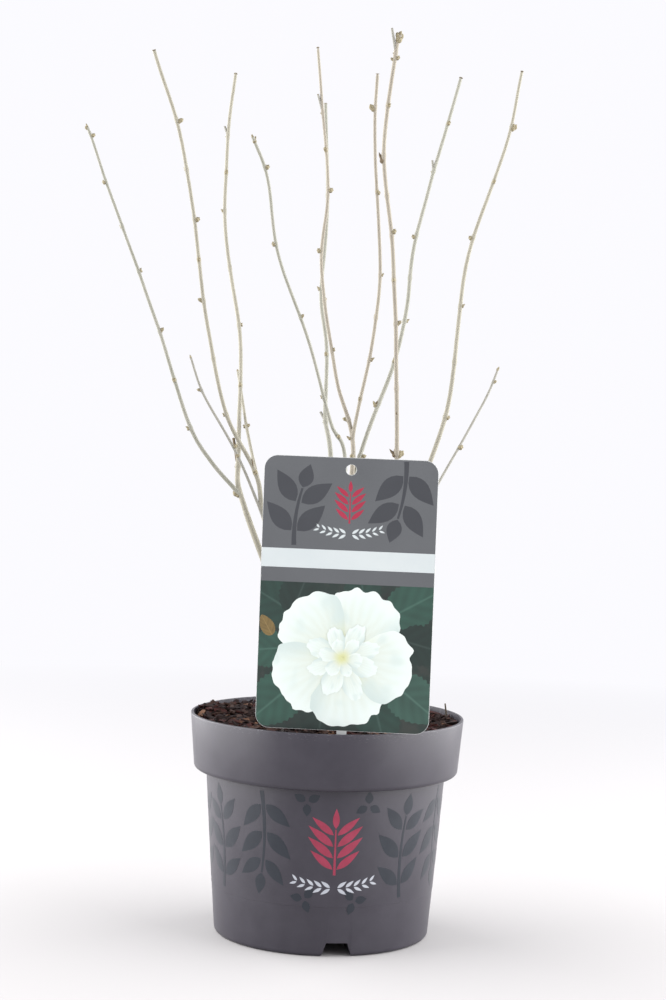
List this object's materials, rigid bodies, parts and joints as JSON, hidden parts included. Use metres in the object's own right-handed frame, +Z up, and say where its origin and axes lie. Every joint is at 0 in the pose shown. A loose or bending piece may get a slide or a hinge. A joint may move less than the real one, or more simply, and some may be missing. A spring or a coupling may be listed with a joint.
{
  "type": "potted rose of sharon shrub",
  "caption": "Leafless winter rose of sharon: bare branching shoots on a short woody base, in a round collared nursery pot of bark soil with a tall label card on a stake.",
  "frame": {"origin": "middle of the pot's flat underside, on the surface that it stands on", "axes": "+Z up along the plant; +X to the right of somebody facing the label card; +Y away from them, so the card is on the -Y side"},
  "size_m": [0.2967, 0.2221, 0.622],
  "materials": {
    "pot_plastic": "satin moulded plastic, grey with a tonal leaf print",
    "bark_soil": "moist chopped bark, rough",
    "label_card": "printed plastic sheet, semi-gloss",
    "old_bark": "fissured grey-tan bark",
    "bark": "smooth pale bark with raised pores",
    "twigs": "smooth pale bark, matt"
  },
  "bodies": {
    "root": {"pot": "pot_plastic", "soil": "bark_soil", "label_card": "label_card", "trunk": "old_bark", "bough_left_outer": "bark", "bough_left_inner": "bark", "bough_front": "bark", "bough_centre": "bark", "bough_back": "bark", "bough_right": "bark", "twigs_left_outer": "twigs", "twigs_left_inner": "twigs", "twigs_front": "twigs", "twigs_centre": "twigs", "twigs_back": "twigs", "twigs_right": "twigs"}
  },
  "joints": []
}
_ _ _ _
# GOAL OF THE EXERCISE:
Copy all data exactly, start to finish.

# RESULT:
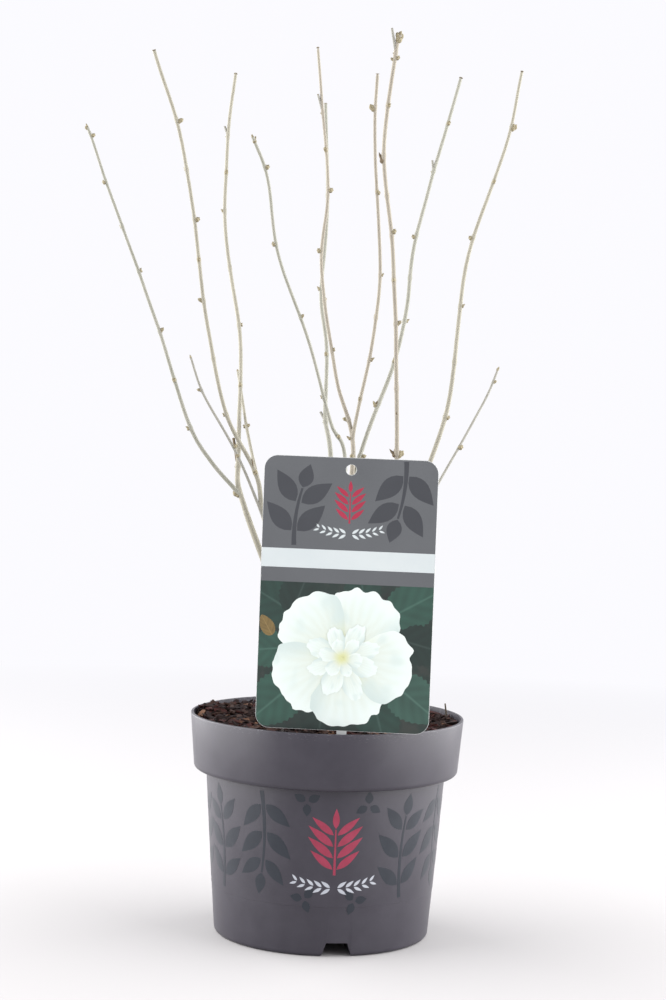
List this object's materials, rigid bodies, parts and joints as JSON, hidden parts included. Use metres in the object's own right-handed frame, +Z up, and say where its origin and axes lie. Every joint is at 0 in the pose shown. A loose or bending piece may get a slide or a hinge. A joint may move less than the real one, or more simply, and some may be missing. A spring or a coupling may be listed with a joint.
{
  "type": "potted rose of sharon shrub",
  "caption": "Leafless winter rose of sharon: bare branching shoots on a short woody base, in a round collared nursery pot of bark soil with a tall label card on a stake.",
  "frame": {"origin": "middle of the pot's flat underside, on the surface that it stands on", "axes": "+Z up along the plant; +X to the right of somebody facing the label card; +Y away from them, so the card is on the -Y side"},
  "size_m": [0.2967, 0.2221, 0.622],
  "materials": {
    "pot_plastic": "satin moulded plastic, grey with a tonal leaf print",
    "bark_soil": "moist chopped bark, rough",
    "label_card": "printed plastic sheet, semi-gloss",
    "old_bark": "fissured grey-tan bark",
    "bark": "smooth pale bark with raised pores",
    "twigs": "smooth pale bark, matt"
  },
  "bodies": {
    "root": {"pot": "pot_plastic", "soil": "bark_soil", "label_card": "label_card", "trunk": "old_bark", "bough_left_outer": "bark", "bough_left_inner": "bark", "bough_front": "bark", "bough_centre": "bark", "bough_back": "bark", "bough_right": "bark", "twigs_left_outer": "twigs", "twigs_left_inner": "twigs", "twigs_front": "twigs", "twigs_centre": "twigs", "twigs_back": "twigs", "twigs_right": "twigs"}
  },
  "joints": []
}